**Exercise description**: Only a number is wanted: how many lines in the listing contain the word "joints"?

JSON records of objects:
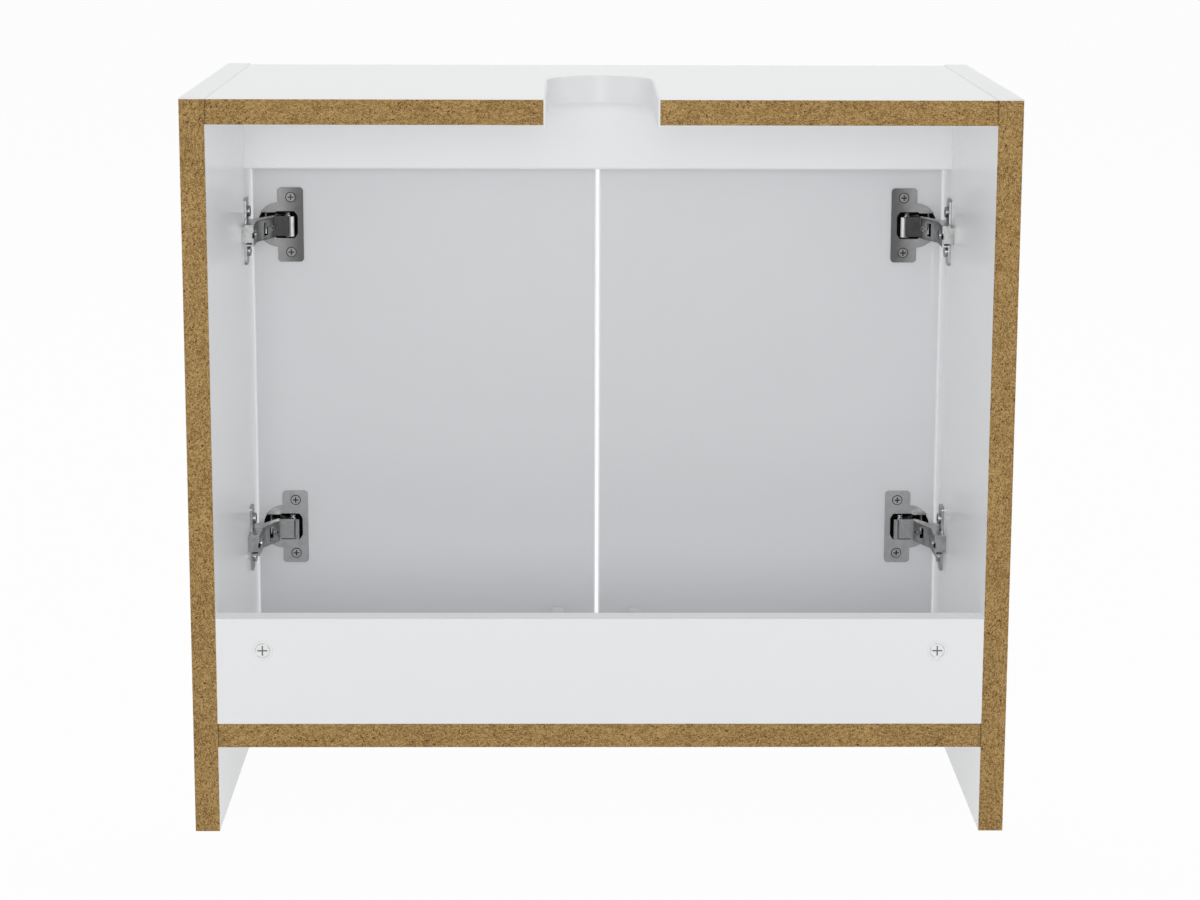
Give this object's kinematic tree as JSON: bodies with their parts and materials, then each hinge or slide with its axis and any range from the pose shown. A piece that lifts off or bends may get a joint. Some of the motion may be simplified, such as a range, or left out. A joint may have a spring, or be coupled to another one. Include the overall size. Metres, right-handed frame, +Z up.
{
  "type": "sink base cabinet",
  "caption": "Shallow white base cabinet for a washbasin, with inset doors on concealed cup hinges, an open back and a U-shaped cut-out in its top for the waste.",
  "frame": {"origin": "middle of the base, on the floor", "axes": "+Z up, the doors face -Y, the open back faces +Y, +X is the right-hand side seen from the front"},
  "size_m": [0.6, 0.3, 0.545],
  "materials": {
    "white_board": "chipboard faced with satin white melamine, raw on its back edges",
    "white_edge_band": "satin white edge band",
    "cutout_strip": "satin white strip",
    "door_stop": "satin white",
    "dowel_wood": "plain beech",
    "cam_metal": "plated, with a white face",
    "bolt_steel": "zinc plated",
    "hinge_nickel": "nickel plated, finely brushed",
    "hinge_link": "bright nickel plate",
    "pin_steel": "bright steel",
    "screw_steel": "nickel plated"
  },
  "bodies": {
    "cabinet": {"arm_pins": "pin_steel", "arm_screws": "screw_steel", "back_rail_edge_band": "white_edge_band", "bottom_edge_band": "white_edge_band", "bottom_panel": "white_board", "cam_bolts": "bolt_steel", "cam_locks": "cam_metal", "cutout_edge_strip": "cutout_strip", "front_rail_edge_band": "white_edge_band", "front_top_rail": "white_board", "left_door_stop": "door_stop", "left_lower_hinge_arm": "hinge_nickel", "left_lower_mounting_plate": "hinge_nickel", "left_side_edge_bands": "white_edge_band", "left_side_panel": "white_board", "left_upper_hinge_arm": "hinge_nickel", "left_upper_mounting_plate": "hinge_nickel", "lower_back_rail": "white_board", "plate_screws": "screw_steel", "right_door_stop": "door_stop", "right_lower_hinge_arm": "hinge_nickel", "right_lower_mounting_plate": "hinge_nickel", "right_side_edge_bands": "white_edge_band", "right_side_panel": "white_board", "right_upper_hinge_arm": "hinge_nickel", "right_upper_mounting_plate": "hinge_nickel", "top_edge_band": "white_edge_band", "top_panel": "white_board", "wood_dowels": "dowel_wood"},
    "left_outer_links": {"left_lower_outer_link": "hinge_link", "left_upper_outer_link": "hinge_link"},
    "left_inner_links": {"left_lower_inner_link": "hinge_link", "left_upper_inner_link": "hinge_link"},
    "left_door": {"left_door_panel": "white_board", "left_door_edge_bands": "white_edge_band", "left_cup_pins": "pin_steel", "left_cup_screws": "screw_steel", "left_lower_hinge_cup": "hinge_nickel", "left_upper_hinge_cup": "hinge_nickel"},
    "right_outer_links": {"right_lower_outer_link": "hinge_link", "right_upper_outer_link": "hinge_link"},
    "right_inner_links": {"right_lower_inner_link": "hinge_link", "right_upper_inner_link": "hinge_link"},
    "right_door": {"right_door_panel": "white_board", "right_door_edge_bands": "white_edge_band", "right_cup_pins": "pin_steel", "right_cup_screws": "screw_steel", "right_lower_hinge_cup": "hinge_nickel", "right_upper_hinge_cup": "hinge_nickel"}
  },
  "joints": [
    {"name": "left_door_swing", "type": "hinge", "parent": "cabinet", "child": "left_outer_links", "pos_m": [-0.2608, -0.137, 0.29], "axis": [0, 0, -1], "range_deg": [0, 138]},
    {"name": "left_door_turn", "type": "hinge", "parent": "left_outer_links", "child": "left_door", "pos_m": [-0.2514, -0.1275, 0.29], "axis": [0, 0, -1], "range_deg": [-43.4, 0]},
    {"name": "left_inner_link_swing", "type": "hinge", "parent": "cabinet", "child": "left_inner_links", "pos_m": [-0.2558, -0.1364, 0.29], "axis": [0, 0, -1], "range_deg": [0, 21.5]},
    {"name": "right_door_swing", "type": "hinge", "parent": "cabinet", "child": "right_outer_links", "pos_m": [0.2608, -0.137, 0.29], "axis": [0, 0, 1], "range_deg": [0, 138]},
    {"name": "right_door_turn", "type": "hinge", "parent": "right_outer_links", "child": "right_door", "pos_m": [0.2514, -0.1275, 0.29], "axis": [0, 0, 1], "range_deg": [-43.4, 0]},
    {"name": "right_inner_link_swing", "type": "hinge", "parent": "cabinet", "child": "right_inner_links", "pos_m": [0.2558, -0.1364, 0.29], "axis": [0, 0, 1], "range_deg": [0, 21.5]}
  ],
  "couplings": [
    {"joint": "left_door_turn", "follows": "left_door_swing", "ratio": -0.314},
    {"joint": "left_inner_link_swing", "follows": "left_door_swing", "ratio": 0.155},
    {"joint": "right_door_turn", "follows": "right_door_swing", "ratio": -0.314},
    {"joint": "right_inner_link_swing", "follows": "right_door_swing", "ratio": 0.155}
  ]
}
...
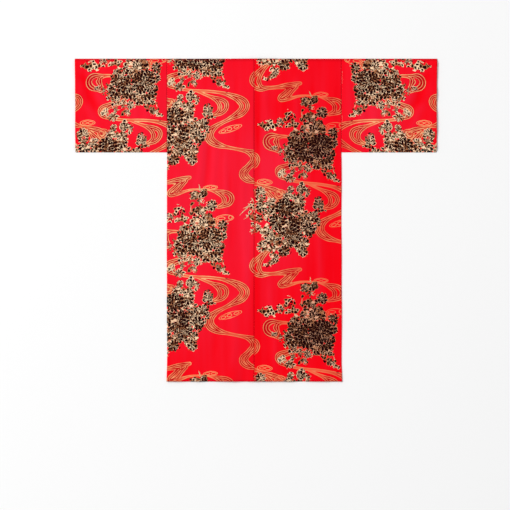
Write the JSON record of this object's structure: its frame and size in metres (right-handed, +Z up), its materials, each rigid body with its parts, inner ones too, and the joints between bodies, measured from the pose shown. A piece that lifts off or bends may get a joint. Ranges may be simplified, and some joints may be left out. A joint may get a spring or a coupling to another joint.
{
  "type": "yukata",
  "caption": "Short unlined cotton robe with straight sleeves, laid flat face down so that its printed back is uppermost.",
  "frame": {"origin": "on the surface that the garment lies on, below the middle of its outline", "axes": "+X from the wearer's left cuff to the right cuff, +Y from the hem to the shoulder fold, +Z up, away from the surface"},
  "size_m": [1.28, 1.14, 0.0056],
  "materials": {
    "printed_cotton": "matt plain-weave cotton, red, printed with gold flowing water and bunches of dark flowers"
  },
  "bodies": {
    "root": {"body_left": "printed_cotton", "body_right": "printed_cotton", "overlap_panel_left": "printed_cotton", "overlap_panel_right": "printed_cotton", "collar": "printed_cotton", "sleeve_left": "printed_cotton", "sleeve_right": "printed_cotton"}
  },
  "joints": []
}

**Answer to the exercise**: 3